Horry County VA tries to keep lines moving for claims

VA tries to keep lines moving for claims (WPDE)

With one month left in the year, workers with the Horry County Veterans Affairs office say they have already served almost a thousand more people than last year.

"We have the second largest veteran population in the state compared to other counties." said Ronald Elvis, the director of the Veterans Affairs office in Horry County.

Elvis says the population is exploding. We wanted to know how they're able to serve every veteran who needs assistance.

"We implemented an appointment system, so it's easier to try to track what the veteran needs, how long they're going to need to be here, so that we can schedule an appointment so that they don't sit for hours waiting in the hallway," said Elvis.

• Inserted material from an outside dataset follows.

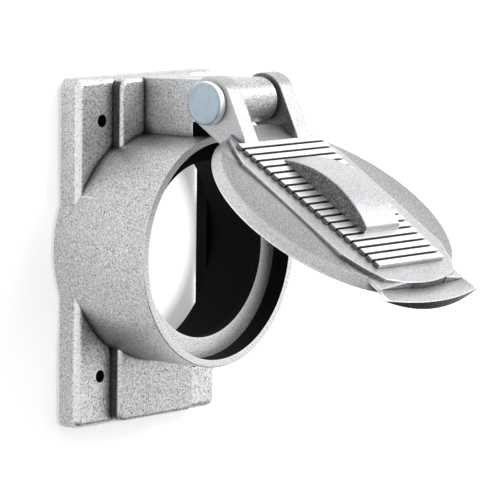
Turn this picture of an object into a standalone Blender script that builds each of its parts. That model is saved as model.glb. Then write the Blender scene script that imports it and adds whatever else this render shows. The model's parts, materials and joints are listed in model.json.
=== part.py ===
"""Cast lift-cover plate for a flanged power inlet: plate with a round collar, and a hinged lid.

Frame: X to the right seen from the front, Y into the wall, Z up.  The origin is on the collar's
axis, in the plate's back plane.  The lid stands open at REST_OPENING from its closed place.
"""
import math

import bmesh
import bpy
from mathutils import Euler, Vector

MM = 0.001
GAP = 0.3 * MM

# cover plate
PLATE_WIDTH = 71.4 * MM
PLATE_TOP = 56.7 * MM
PLATE_BOTTOM = -59.2 * MM
PLATE_THICKNESS = 8.2 * MM
PLATE_CORNER_RADIUS = 3.0 * MM
PLATE_EDGE_RADIUS = 2.6 * MM
POCKET_DEPTH = 5.0 * MM
POCKET_WALL = 1.6 * MM
PAD_HALF_WIDTH = 19.2 * MM
PAD_FACE = 12.5 * MM
PAD_TOP_MARGIN = 0.4 * MM
PAD_BOTTOM_MARGIN = 1.0 * MM
PAD_SKIN = 3.0 * MM
SCREW_X = 24.2 * MM
SCREW_Z = 42.5 * MM
SCREW_HOLE_RADIUS = 2.15 * MM
SCREW_BOSS_RADIUS = 4.8 * MM

# collar
COLLAR_RADIUS = 38.8 * MM
COLLAR_LENGTH = 39.5 * MM
BORE_RADIUS = 36.2 * MM
SHOULDER_FRONT = 32.6 * MM
SHOULDER_THICKNESS = 3.0 * MM
SHOULDER_RADIUS = 29.4 * MM

# hinge
HINGE_Y = -48.3 * MM
HINGE_Z = 50.4 * MM
BARREL_RADIUS = 7.45 * MM
BARREL_HALF_LENGTH = 8.6 * MM
WEB_HALF_WIDTH = 8.0 * MM
WEB_FRONT = 33.6 * MM
WEB_FLOOR = 37.2 * MM
PIN_RADIUS = 3.0 * MM
PIN_HOLE_RADIUS = 3.4 * MM
PIN_HEAD_RADIUS = 7.2 * MM
PIN_HEAD_THICKNESS = 3.1 * MM
RETAINER_RADIUS = 5.4 * MM
RETAINER_THICKNESS = 1.6 * MM
WASHER_RADIUS = 6.0 * MM
WASHER_THICKNESS = 0.8 * MM
EAR_INNER = BARREL_HALF_LENGTH + WASHER_THICKNESS + 2 * GAP
EAR_OUTER = 17.0 * MM
EAR_RADIUS = 8.8 * MM
EAR_FOOT = 22.0 * MM

# lid, in its closed place: v runs down from the hinge axis, w outwards from the wall
REST_OPENING = math.radians(57.5)
LID_CENTRE = HINGE_Z
LID_CREASE_RADIUS = 41.4 * MM
LID_CREASE = -4.8 * MM
LID_CROWN = -3.2 * MM
LID_RIM_RADIUS = 43.0 * MM
LID_RIM = -8.8 * MM
LID_HOLLOW_RADIUS = 40.3 * MM
LID_CEILING = -5.7 * MM
GASKET_SEAT = -6.5 * MM
GASKET_SEAT_RADIUS = 32.4 * MM
GASKET_FACE = -8.5 * MM
DECK_HALF_WIDTH = 25.8 * MM
DECK_FACE = -3.0 * MM
DECK_START = 9.2 * MM
DECK_END_RADIUS = 43.2 * MM
DECK_CORNER_POWER = 7
RIB_FACE = -1.5 * MM
RIB_PITCH = 3.31 * MM
RIB_COUNT = 20
RIB_GROOVE = 1.0 * MM
RIB_FIRST_GROOVE = 22.2 * MM
RIB_HALF_WIDTH_START = 21.2 * MM
RIB_HALF_WIDTH_END = 17.0 * MM
CREST_START = 29.3 * MM
CREST_END = 69.4 * MM
CREST_TOP = 5.1 * MM
CREST_PEAK = 51.5 * MM
CREST_ARCH_RADIUS = 40.0 * MM
CREST_HALF_WIDTH = 8.8 * MM
LIP_HALF_WIDTH = 24.0 * MM
LIP_CORNER = 96.9 * MM
LIP_END = 100.6 * MM
LIP_FACE = -5.4 * MM
LIP_UNDERSIDE = -8.7 * MM
LIP_CORNER_UNDERSIDE = -6.4 * MM

ROUND = 72
SMALL_ROUND = 32


def remove_everything():
    for item in list(bpy.data.objects):
        bpy.data.objects.remove(item, do_unlink=True)


def material(name, colour, metallic, roughness):
    made = bpy.data.materials.new(name)
    made.use_nodes = True
    shader = made.node_tree.nodes["Principled BSDF"]
    shader.inputs["Base Color"].default_value = (*colour, 1.0)
    shader.inputs["Metallic"].default_value = metallic
    shader.inputs["Roughness"].default_value = roughness
    return made


def add_object(name, mesh, guide=False):
    made = bpy.data.objects.new(name, mesh)
    bpy.context.scene.collection.objects.link(made)
    if guide:
        made.hide_render = True
        made.display_type = "WIRE"
    return made


def finish_mesh(name, built):
    bmesh.ops.remove_doubles(built, verts=built.verts, dist=1e-7)
    bmesh.ops.recalc_face_normals(built, faces=built.faces)
    mesh = bpy.data.meshes.new(name)
    built.to_mesh(mesh)
    built.free()
    mesh.shade_smooth()
    mesh.set_sharp_from_angle(angle=math.radians(30))
    return mesh


def loft(name, rings):
    """A closed solid through rings of points, each with the same number of points."""
    built = bmesh.new()
    rows = [[built.verts.new(point) for point in ring] for ring in rings]
    count = len(rows[0])
    for near, far in zip(rows, rows[1:]):
        for i in range(count):
            j = (i + 1) % count
            built.faces.new((near[i], near[j], far[j], far[i]))
    built.faces.new(rows[0])
    built.faces.new(rows[-1])
    return finish_mesh(name, built)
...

As of last week, they can file claims electronically.

"We have the ability to where when a veteran comes in their original documentation, we scan it and from that point on we're paperless, and we've seen a reduction in time from processing normal transactions. Something that used too take weeks to process now takes minutes," said Elvis.

Elvis says Horry County taxpayers pay for the time VA employees work. They just hired a new employee, making Horry County's office the most staffed VA office in the state.

"As a veteran of Horry County, that's what makes me so proud of my county, for them to get out in front of a situation that could potentially cause long waits and long lines and what not for our veterans," said Elvis.

Right now, the average wait time at the VA is 10 days.